> EXERCISE PROMPT
Look through the material below and copy exactly the lines from the line with "build_cone()" to the line with "zip(*points))), Vector(map(max, zip(*points)))", those two lines included.

> INPUT
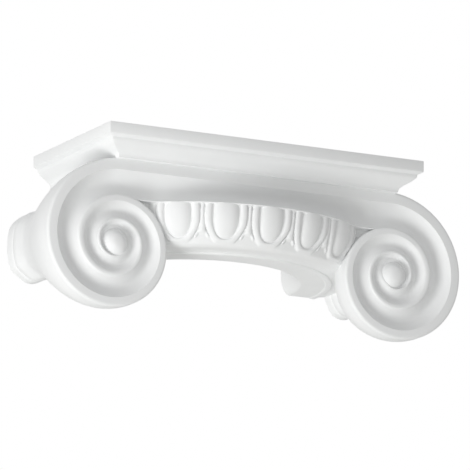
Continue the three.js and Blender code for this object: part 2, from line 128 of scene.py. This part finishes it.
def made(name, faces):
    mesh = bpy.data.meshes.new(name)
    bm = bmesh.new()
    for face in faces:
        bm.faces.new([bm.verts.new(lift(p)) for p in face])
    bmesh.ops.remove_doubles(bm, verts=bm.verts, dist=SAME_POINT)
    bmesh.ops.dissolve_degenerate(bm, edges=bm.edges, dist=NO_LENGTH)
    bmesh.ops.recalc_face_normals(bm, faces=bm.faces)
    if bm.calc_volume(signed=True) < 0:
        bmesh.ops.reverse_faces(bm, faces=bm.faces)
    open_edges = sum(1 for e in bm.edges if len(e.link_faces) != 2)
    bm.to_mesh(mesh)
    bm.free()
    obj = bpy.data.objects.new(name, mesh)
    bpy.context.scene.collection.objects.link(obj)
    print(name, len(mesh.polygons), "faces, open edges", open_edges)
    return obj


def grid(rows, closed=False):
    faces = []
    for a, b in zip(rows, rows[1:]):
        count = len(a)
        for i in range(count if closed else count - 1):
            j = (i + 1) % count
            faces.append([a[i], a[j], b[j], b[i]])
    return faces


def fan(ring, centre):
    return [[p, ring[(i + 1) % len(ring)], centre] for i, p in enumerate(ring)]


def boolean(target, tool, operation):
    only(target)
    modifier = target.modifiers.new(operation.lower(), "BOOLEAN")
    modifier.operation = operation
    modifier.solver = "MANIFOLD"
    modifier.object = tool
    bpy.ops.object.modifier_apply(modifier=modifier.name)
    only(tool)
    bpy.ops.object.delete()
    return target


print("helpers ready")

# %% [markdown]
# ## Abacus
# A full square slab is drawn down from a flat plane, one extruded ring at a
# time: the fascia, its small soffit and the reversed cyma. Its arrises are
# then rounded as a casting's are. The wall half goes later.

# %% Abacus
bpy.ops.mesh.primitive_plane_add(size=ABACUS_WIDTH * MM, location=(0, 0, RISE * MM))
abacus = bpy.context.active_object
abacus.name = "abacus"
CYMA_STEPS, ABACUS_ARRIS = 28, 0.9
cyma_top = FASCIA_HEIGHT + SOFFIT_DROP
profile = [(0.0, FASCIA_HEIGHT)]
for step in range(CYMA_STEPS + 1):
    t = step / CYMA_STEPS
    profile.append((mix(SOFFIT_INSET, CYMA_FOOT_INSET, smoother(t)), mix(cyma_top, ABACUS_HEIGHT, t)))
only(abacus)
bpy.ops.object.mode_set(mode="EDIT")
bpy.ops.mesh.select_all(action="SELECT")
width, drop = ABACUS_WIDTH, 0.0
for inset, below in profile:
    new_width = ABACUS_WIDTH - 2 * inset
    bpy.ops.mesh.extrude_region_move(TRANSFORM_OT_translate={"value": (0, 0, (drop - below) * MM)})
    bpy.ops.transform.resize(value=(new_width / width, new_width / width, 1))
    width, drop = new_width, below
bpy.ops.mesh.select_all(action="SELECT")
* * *
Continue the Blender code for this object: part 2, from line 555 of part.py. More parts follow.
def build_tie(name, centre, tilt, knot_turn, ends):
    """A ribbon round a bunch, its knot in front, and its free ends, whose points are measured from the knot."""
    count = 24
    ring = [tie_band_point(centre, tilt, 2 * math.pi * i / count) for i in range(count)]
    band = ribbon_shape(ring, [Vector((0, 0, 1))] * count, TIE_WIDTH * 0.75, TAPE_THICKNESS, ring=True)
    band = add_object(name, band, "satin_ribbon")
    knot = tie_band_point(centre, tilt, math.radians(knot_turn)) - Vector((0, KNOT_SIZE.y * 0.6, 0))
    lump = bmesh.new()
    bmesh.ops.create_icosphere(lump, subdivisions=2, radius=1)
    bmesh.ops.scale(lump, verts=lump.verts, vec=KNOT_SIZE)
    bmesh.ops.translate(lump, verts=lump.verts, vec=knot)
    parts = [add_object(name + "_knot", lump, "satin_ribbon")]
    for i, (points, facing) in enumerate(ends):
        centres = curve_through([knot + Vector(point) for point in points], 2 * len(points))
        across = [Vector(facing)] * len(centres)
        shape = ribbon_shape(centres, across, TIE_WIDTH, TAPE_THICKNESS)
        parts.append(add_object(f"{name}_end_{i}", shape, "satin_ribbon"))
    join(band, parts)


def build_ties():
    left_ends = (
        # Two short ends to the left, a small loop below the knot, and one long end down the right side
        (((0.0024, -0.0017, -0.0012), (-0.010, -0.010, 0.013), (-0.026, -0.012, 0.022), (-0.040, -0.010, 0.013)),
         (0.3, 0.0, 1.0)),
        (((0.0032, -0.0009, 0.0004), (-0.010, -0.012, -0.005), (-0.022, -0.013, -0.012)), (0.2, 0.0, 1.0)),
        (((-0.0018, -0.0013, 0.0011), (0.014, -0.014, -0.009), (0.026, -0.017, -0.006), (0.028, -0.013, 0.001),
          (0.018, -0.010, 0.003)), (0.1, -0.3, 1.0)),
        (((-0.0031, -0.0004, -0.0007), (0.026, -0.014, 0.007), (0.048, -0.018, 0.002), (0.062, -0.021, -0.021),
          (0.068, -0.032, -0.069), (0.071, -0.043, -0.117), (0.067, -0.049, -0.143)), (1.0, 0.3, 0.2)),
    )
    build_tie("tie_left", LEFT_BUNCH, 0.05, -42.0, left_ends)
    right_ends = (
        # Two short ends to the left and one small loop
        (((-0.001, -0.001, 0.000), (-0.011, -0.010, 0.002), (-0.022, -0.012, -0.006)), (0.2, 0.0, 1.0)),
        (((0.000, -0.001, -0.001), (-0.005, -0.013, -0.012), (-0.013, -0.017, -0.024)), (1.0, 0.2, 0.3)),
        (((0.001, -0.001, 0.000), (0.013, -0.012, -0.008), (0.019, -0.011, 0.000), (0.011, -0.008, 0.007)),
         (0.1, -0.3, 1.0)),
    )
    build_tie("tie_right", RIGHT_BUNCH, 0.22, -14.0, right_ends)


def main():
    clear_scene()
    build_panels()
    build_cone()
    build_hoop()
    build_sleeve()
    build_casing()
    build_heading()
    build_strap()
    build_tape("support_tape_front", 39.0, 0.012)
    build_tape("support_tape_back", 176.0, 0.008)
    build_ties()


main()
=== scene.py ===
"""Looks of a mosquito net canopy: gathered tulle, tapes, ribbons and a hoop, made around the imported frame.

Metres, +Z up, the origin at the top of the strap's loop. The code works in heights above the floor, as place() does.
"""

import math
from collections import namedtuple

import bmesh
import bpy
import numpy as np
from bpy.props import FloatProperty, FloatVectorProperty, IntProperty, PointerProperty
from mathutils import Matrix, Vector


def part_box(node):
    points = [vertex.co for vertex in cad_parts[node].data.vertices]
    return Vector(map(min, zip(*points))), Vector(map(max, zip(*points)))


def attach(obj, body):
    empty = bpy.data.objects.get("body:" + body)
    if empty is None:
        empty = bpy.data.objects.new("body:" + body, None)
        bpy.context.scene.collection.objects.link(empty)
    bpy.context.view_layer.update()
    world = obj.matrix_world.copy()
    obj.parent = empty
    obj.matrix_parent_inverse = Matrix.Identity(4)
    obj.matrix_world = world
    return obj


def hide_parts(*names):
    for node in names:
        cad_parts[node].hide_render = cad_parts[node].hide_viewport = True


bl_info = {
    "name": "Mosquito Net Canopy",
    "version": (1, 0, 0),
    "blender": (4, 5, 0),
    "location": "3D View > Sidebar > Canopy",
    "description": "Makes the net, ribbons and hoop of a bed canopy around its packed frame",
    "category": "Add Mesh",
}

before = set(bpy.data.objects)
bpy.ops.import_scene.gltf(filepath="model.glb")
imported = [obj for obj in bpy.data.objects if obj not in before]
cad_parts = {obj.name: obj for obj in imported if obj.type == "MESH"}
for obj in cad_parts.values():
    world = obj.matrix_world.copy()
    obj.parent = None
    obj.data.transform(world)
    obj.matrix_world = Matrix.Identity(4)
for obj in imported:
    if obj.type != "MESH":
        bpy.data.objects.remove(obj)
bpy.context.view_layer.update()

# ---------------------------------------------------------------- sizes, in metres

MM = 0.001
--
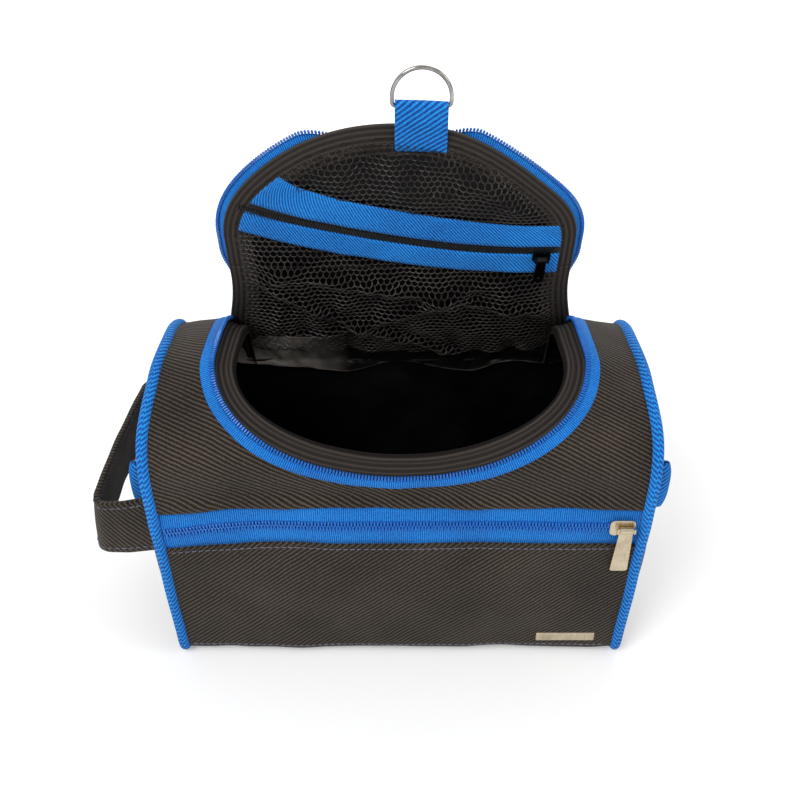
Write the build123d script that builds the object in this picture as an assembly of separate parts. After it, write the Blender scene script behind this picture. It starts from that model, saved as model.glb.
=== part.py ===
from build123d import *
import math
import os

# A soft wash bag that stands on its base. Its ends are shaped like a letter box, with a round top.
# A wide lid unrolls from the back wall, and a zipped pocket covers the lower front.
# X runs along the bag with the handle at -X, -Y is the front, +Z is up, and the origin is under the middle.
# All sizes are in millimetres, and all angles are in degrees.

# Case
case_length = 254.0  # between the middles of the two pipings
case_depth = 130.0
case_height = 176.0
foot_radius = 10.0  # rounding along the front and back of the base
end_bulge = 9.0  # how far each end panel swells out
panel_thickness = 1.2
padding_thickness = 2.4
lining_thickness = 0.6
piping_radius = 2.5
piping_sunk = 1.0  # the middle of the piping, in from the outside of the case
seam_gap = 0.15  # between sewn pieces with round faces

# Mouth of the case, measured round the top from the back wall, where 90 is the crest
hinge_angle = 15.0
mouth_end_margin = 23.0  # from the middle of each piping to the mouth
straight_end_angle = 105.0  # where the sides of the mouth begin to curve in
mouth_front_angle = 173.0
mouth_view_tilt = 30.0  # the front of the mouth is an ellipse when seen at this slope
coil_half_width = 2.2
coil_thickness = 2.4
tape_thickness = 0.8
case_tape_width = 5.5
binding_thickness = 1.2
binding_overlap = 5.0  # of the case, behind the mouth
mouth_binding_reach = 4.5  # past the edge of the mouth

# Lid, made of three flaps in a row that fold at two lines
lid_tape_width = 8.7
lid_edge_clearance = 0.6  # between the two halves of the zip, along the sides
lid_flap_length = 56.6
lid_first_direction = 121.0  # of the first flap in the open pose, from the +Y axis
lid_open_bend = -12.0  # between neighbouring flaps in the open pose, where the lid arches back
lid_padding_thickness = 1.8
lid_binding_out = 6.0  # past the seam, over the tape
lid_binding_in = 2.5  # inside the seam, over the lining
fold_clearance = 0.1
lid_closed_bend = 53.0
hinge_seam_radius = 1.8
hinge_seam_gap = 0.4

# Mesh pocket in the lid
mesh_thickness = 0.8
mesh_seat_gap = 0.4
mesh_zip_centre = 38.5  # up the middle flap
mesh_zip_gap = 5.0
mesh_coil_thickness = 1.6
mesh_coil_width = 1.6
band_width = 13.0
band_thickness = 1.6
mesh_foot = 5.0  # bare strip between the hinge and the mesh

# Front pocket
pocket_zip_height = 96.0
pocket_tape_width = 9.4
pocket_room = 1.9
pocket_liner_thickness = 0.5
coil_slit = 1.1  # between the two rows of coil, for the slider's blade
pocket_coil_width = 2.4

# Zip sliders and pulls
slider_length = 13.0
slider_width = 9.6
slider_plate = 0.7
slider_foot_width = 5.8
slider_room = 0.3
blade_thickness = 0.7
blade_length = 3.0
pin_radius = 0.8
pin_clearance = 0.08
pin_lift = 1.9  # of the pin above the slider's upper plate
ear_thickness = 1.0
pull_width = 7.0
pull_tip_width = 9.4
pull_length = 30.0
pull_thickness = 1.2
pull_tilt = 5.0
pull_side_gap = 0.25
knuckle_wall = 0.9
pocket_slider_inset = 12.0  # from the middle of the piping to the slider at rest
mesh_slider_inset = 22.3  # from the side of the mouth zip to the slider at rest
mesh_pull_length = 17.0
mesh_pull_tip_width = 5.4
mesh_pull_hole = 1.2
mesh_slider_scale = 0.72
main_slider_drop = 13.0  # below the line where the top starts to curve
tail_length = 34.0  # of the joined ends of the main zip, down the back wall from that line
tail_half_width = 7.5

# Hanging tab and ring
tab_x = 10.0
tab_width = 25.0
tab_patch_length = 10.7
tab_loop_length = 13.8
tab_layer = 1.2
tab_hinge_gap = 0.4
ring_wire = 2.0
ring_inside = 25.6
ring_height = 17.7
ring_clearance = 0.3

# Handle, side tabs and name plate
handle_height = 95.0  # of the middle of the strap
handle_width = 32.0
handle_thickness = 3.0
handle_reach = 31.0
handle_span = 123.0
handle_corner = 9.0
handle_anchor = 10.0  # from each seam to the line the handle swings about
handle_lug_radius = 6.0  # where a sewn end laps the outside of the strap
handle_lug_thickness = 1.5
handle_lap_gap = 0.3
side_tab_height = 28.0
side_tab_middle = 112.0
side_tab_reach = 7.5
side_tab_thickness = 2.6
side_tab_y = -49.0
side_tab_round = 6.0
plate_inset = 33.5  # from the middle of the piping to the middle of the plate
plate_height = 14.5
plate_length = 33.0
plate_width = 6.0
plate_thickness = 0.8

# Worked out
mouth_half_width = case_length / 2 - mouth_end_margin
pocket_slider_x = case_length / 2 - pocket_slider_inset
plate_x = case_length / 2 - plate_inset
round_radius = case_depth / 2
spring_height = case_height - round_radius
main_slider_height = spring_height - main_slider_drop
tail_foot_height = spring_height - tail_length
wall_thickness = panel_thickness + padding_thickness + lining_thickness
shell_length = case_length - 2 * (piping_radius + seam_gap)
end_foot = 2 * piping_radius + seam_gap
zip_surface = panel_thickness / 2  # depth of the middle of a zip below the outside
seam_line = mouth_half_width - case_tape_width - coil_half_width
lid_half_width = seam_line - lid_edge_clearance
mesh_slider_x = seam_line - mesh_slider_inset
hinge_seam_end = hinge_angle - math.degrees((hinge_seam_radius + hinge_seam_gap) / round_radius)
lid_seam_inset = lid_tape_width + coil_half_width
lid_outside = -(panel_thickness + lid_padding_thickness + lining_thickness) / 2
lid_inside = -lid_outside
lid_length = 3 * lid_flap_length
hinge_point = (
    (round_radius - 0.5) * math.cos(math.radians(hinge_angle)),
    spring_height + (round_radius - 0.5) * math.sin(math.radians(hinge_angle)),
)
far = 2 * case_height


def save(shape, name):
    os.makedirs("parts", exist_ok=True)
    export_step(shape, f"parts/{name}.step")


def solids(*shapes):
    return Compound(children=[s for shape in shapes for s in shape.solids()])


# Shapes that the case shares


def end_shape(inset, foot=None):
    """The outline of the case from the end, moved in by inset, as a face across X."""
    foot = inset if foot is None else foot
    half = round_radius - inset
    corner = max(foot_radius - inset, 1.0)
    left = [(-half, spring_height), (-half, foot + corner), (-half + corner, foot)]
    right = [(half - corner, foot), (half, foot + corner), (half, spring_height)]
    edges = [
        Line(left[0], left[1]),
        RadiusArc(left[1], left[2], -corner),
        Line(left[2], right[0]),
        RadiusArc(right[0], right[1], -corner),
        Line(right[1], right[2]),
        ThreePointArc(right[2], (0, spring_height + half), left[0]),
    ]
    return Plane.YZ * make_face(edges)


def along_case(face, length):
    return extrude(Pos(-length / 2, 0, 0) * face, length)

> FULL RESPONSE
    build_cone()
    build_hoop()
    build_sleeve()
    build_casing()
    build_heading()
    build_strap()
    build_tape("support_tape_front", 39.0, 0.012)
    build_tape("support_tape_back", 176.0, 0.008)
    build_ties()


main()
=== scene.py ===
"""Looks of a mosquito net canopy: gathered tulle, tapes, ribbons and a hoop, made around the imported frame.

Metres, +Z up, the origin at the top of the strap's loop. The code works in heights above the floor, as place() does.
"""

import math
from collections import namedtuple

import bmesh
import bpy
import numpy as np
from bpy.props import FloatProperty, FloatVectorProperty, IntProperty, PointerProperty
from mathutils import Matrix, Vector


def part_box(node):
    points = [vertex.co for vertex in cad_parts[node].data.vertices]
    return Vector(map(min, zip(*points))), Vector(map(max, zip(*points)))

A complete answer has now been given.